La réflexivité par l’historiographie, que les chercheurs du Centre développent par-delà la diversité de leurs terrains d’enquête, trouve sa matière et sa concrétisation dans les questions que ces enquêtes permettent elles-mêmes de poser. Elles sont liées à l’historicité des savoirs et plus généralement à l’inscription historique des rationalités, aux échelles temporelles et spatiales, aux choix de périodisation, au statut des matériaux mobilisés comme sources, aux découpages des objets étudiés, aux répertoires de notions et de catégories analytiques, etc.

L’un des grands enjeux du renouvellement du domaine concerne la question des méthodes et des échelles de l’analyse. Les histoires transnationales des sciences y contribuent de manière décisive. Champ épistémique dont on considère la portée comme étant universelle, l’histoire des sciences est pourtant souvent décrite à travers un prisme national. Sous-étudié, le rapport entre les sciences "modernes" et le reste du monde est communément conçu en termes d’une diffusion à partir de l’Occident ou de son pendant agonistique. S’inscrivant dans les débats actuels autour de l’histoire coloniale, postcoloniale et mondiale, et à la lumière du renouvellement des objets et approches de l’histoire des sciences, ces perspectives s’appuient sur les méthodes relationnelles mises au point depuis la dernière décennie – histoire croisée, connectée, comparée, circulatoire… – afin d’étudier des phénomènes dans une perspective mondiale attentive à l’émergence poly-centrée des savoirs et savoir-faire aussi bien que leur appropriation différenciée selon les lieux.

En outre, au-delà du choix du niveau d’analyse auquel les enquêtes peuvent se situer, la question des échelles engage celle des effets d’intelligibilité que produit leur variation. Au renouveau de la biographie comme genre historiographique fait écho, dans les recherches menées au Centre Alexandre-Koyré, un déplacement qui consiste à examiner le biographique comme matériau et l’enquête biographique comme mode de connaissance dans les études sur les sciences. La prise en compte du "jeu d’échelles" invite, plus généralement, à mettre au jour des dynamiques particulières des sciences et des savoirs qui déclinent les approches entre le macro et le micro.

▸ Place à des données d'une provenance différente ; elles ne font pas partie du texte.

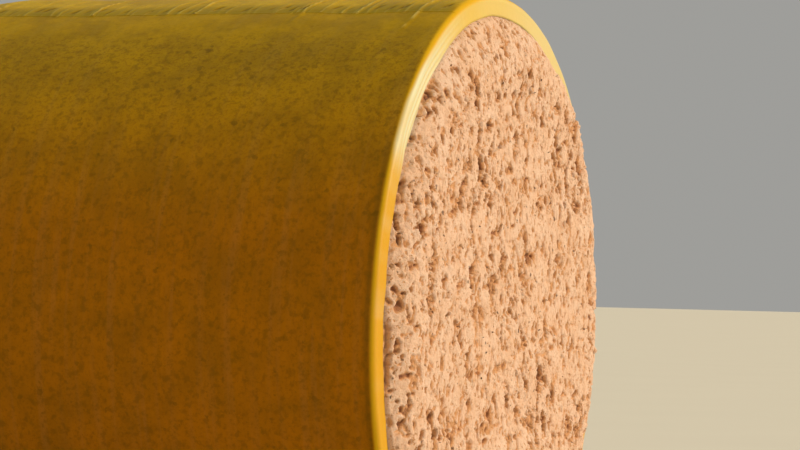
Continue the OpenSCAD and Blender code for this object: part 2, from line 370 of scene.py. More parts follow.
def fibre_group(name):
    """Height and tint of fine matted fibre, shared by every cotton finish."""
    n, given, last = open_group(name, {"Scale": 90.0}, ["Height", "Tint"])
    place, scale = given["Place"], given["Scale"]
    mat = n.add("ShaderNodeTexNoise", Vector=place, Scale=scale, Detail=6.0, Roughness=0.65, Distortion=1.2)
    curl = n.add("ShaderNodeTexVoronoi", {"feature": "SMOOTH_F1"}, Vector=place, Scale=scale)
    lump = n.math("SUBTRACT", 1.0, curl.outputs["Distance"])
    height = n.math("MULTIPLY_ADD", mat.outputs["Fac"], 1.4, n.math("MULTIPLY", lump, 0.5))
    n.set(last, Height=height, Tint=n.ramp(n.noise(place, 9.0, 3.0), 0.35, 0.65))
    return n.tree


def new_material(name):
    """A material, its nodes, its shader and the place on the piece."""
    material = bpy.data.materials.new(name)
    material.use_nodes = True
    n = Nodes(material.node_tree)
    shader = next(x for x in material.node_tree.nodes if x.type == "BSDF_PRINCIPLED")
    place = n.add("ShaderNodeTexCoord").outputs["Object"]
    return material, n, shader, place


def cotton_finish(name, settings):
    """Seed cotton: cream fibre, with painted shade in the hollows, and leaf flecks."""
    material, n, shader, place = new_material(name)
    fibre = n.group("Matted fibre", fibre_group, Place=place, Scale=120.0)
    tinted = n.mix(fibre["Tint"], settings.cotton_colour, settings.cotton_warm)
    speckled = n.layer(tinted, n.ramp(n.noise(place, 210.0, 2.0), 0.50, 0.64), 0.40, settings.speckle_and_hollow_shade)
    # Painted shade: hollows of the mesh, and small pits that the bump also dents, are painted warmer on their
    # sides and darker deep down
    pock = n.ramp(n.noise(place, 68.0, 3.0, 0.6), 0.43, 0.33)
    hollow = n.math("MAXIMUM", n.mark("hollow"), n.math("MULTIPLY", pock, 0.60))
    warm = n.mix(n.ramp(hollow, 0.03, 0.40), speckled, settings.speckle_and_hollow_shade)
    deep = n.mix(n.ramp(hollow, 0.35, 1.0), warm, settings.hollow_shade_colour)
    coloured = n.layer(deep, flecks(n, place, 55.0, settings.fleck_share), 0.75, settings.leaf_colour)
    height = n.math("SUBTRACT", fibre["Height"], pock)
    n.set(shader, Base_Color=coloured, Roughness=0.95, Specular_IOR_Level=0.15,
          Sheen_Weight=0.25, Sheen_Roughness=0.6,
          Subsurface_Weight=0.08, Subsurface_Radius=(0.02, 0.012, 0.008), Subsurface_Scale=0.25,
          Normal=n.bump(height, 0.72, 0.006))
    return material


def leaf_finish(settings):
    """Dry bits of leaf and burr."""
    material, n, shader, place = new_material("dry leaf bits")
    grain = n.noise(place, 140.0, 4.0)
    darker = [0.45 * c for c in settings.leaf_colour]
    n.set(shader, Base_Color=n.mix(grain, settings.leaf_colour, darker), Roughness=0.85,
          Normal=n.bump(grain, 0.4, 0.001))
    return material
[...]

Les études sur les sciences et les savoirs sont profondément reconfigurées aussi par les approches qui privilégient la dimension visuelle et matérielle des objets étudiés, dans le cadre d’une réflexion historiographique et de mise à l’épreuve d’outils méthodologiques, empruntés notamment à l’histoire des pratiques, aux media studies, à l’histoire de l’art et du livre, ou à l’histoire culturelle. Les études visuelles et matérielles des sciences développées au Centre impliquent une réévaluation de ce qui "fait source" en histoire des sciences et des savoirs, un domaine qui a longtemps privilégié l’écrit, avec une attention particulière portée aux supports matériels, dont ceux de la production visuelle, des techniques de fabrication, d’impression, d’organisation et de circulation qui y sont liées, mais aussi aux enjeux épistémiques matérialisés dans des objets et engendrés par leurs usages.